Change only happens outside the comfort zone - or does it?

Sergej Peter
Sergej Peter |

In the manufacturing industry, we all know this: processes have been running “well enough” for years. But “well enough” is no longer sufficient today. Increasing regulatory requirements, global supply chains, and growing competitive pressure make one thing clear: standing still means falling behind.

As a quality manager or production leader, you know that every deviation, every inefficient interface not only costs time and money but can also pose compliance and product safety risks. And this is precisely where the challenge—and the opportunity—of leaving the comfort zone begins.

👉 But where exactly does leaving the comfort zone start?

  • When you leave outdated paper processes behind and dare to map workflows digitally.
  • When quality data no longer slumbers in messy Excel sheets but is available in real time.
  • When you implement a digital QMS that provides transparency, traceability, and audit readiness—optimizing processes without making them more complicated.

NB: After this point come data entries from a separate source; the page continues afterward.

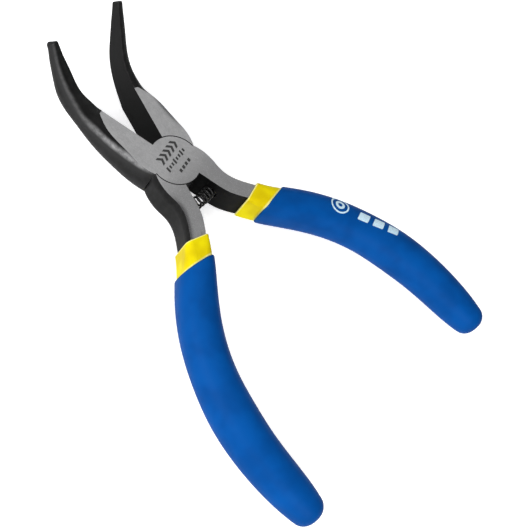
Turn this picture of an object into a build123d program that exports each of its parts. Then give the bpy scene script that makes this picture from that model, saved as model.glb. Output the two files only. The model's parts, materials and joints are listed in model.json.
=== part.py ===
from build123d import *
import math
import os

# Bent needle nose pliers with a lap joint, a return spring and double-dipped grips.
# Each half is drawn closed, with the gripping faces on the YZ plane, and is then turned
# to its open stop. Origin: pivot axis on the joint's underside. +Y nose, +Z upper face.

# Driving dimensions (mm, degrees)
HALF_OPEN = 15.67  # each half turns this far from closed to its stop
JOINT_THICKNESS = 8.9
LAP = JOINT_THICKNESS / 2  # height of the lap plane and of the grip axes
LAP_GAP = 0.04
DISC_RADIUS = 6.3
DISC_CLEARANCE = 0.24
FACE_GAP = 0.04  # between the gripping faces when closed
SHOULDER_ANGLE = 2.0  # stop faces, above the X axis when open
SHOULDER_GAP = 0.035
SHOULDER_RADIUS = 7.35  # outer end of the stop faces
FLAT_END = 20.4  # where the ground upper flat runs out on the jaw
TIP_ROUND = 0.3
RAMP_START = 10.0  # where the ground underside ramps down to the jaw's belly
RAMP_END = 12.6
JAW_BELLY = 1.2  # belly below the joint's underside

RIVET_RADIUS = 2.0
RIVET_HEAD_RADIUS = 3.0
RIVET_HEAD_HEIGHT = 1.4
RIVET_CLEARANCE = 0.05

SPRING_WIRE = 0.55
SPRING_RADIUS = 1.38  # to the wire's centre
SPRING_TURNS = 12
POINTS_PER_TURN = 8
SPRING_END_GAP = 0.02  # between the spring's ends and the socket floors
SOCKET_Y = -11.0  # on the closed half
SOCKET_RADIUS = 1.85
SOCKET_FLOOR = 3.9  # distance of the socket's floor from the middle plane
TANG_INNER = 0.82  # tang's inner face from the middle plane, at the socket

CORE_WIDTH = 4.4
CORE_HEIGHT = 6.2
CORE_CORNER = 1.6
TANG_CROWN = 1.2  # forged height ground off each flat
TANG_ROUND = 3.2
SLEEVE_START = -19.35  # first dip line, level when the pliers hang closed
GRIP_START = (3.4, -24.1)  # second dip line's inner end
GRIP_START_SLOPE = -8.0
SLEEVE_LIP = 0.22
GRIP_LIP = 0.45
GRIP_END_ROUND = 3.3

BIG = 120.0

# Jaw stations: (bottom y, bottom z), (top y, top z) on the gripping face, jaw width.
# Heights are from the lap plane. The first stations are domed and then ground flat.
JAW_STATIONS = [
    ((-3.0, -9.0), (-3.0, 9.4), 7.5),
    ((3.0, -8.9), (3.0, 9.1), 7.5),
    ((8.0, -8.2), (8.0, 8.0), 7.35),
    ((13.6, -7.4), (13.6, 6.8), 6.25),
    ((17.8, -6.7), (17.8, 5.6), 5.05),
    ((20.7, -5.6), (20.3, 4.6), 4.25),
    ((24.0, -4.2), (22.8, 4.9), 3.5),
    ((27.6, -2.25), (25.2, 5.6), 3.0),
    ((30.4, 0.2), (27.4, 7.0), 2.75),
    ((32.4, 3.2), (29.5, 9.4), 2.5),
    ((34.2, 7.2), (31.6, 12.0), 2.3),
    ((35.9, 11.2), (33.7, 14.5), 2.05),
    ((37.6, 15.3), (35.95, 17.3), 1.78),
]

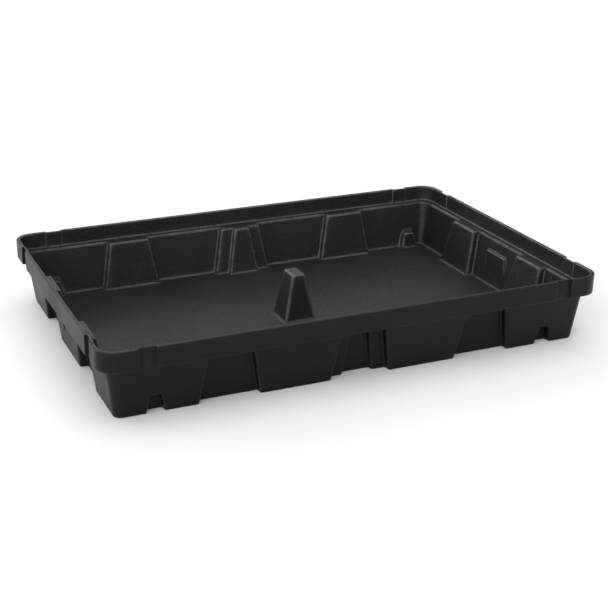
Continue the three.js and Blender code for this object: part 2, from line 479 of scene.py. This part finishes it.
def inside(points, edges):
    """Even-odd test of points against the edges of one or more loops."""
    result = np.zeros(len(points), bool)
    x, y = points[:, 0], points[:, 1]
    for (x0, y0), (x1, y1) in edges:
        crosses = (y0 > y) != (y1 > y)
        if y0 != y1:
            result ^= crosses & (x < x0 + (y - y0) * (x1 - x0) / (y1 - y0))
    return result


def arc(steps):
    return np.linspace(0, math.pi / 2, steps + 1)


def heights(*stretches):
    """Heights from stretches (from, to, count), without the first one."""
    values = []
    for low, high, count in stretches:
        values.extend(np.linspace(low, high, count + 1)[1:])
    return values


def inner_wall_rows():
    """(z, grow, lip radius, root radius) up the inside, from the floor to the ledge."""
    rows = []
    for angle in arc(5):
        out = FLOOR_FILLET * (1 - math.sin(angle))
        z = FLOOR_TOP + FLOOR_FILLET * (1 - math.cos(angle))
        rows.append((z, WALL + out, LIP_ROUND - out / 2, ROOT_ROUND + out))
    first = FLOOR_TOP + FLOOR_FILLET
    for z in heights(
        (first, INNER_NOTCH_ROOF[0], 3),
        (*INNER_NOTCH_ROOF, 16),
        (INNER_NOTCH_ROOF[1], INNER_GRIP_ROOF[0], 6),
        (*INNER_GRIP_ROOF, 12),
        (INNER_GRIP_ROOF[1], LEDGE_UNDERSIDE, 3),
    ):
        rows.append((z, WALL, LIP_ROUND, ROOT_ROUND))
    top = LEDGE_TOP - LEDGE_EDGE
    for angle in arc(6):
        back = LEDGE_EDGE * (1 - math.cos(angle))
        rows.append((top + LEDGE_EDGE * math.sin(angle), WALL - back, LIP_ROUND + back, ROOT_ROUND - back))
    return rows


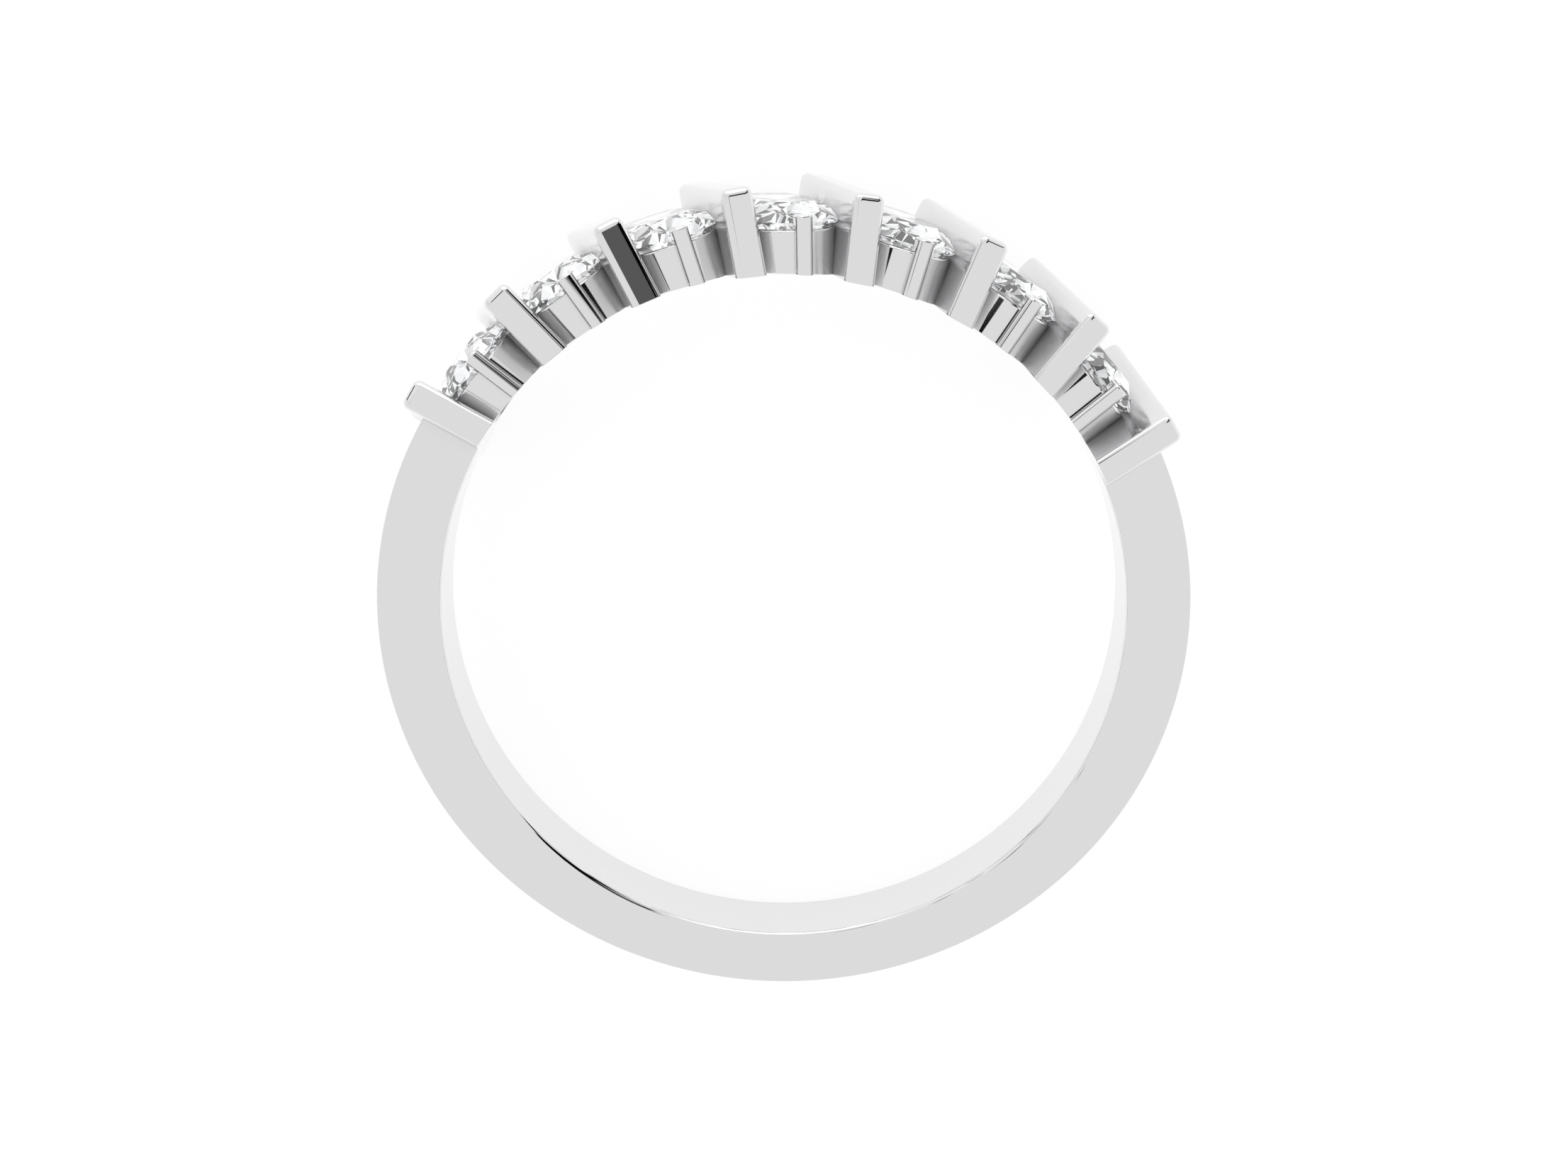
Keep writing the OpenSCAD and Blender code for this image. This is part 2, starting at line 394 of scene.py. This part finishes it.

Yes, it feels uncomfortable to break up long-established structures. But this is where the potential lies:

  • Higher efficiency: Automated workflows save time, reduce manual errors, and speed up decision-making.
  • Lower error rates: Unified data and standardized processes prevent information loss and production mistakes.
  • Greater production and compliance security: Traceability and seamless documentation make audits and regulatory requirements easier.

Leaving the comfort zone doesn’t mean jumping into the unknown—it means consciously taking the step to trust a system that makes quality measurable and controllable.

➡️ Change can be painful.

➡️ But the alternative—staying in the old ways—hurts far more in the long run.

From a professional perspective: those who do not digitally transform today risk not only competitive disadvantages but also operational risks that are far more costly in the long term than stepping out of the comfort zone. Change is not an end in itself—it is a strategic necessity.

A question for you: Where do you stand today—still in the comfort zone, or already in transformation?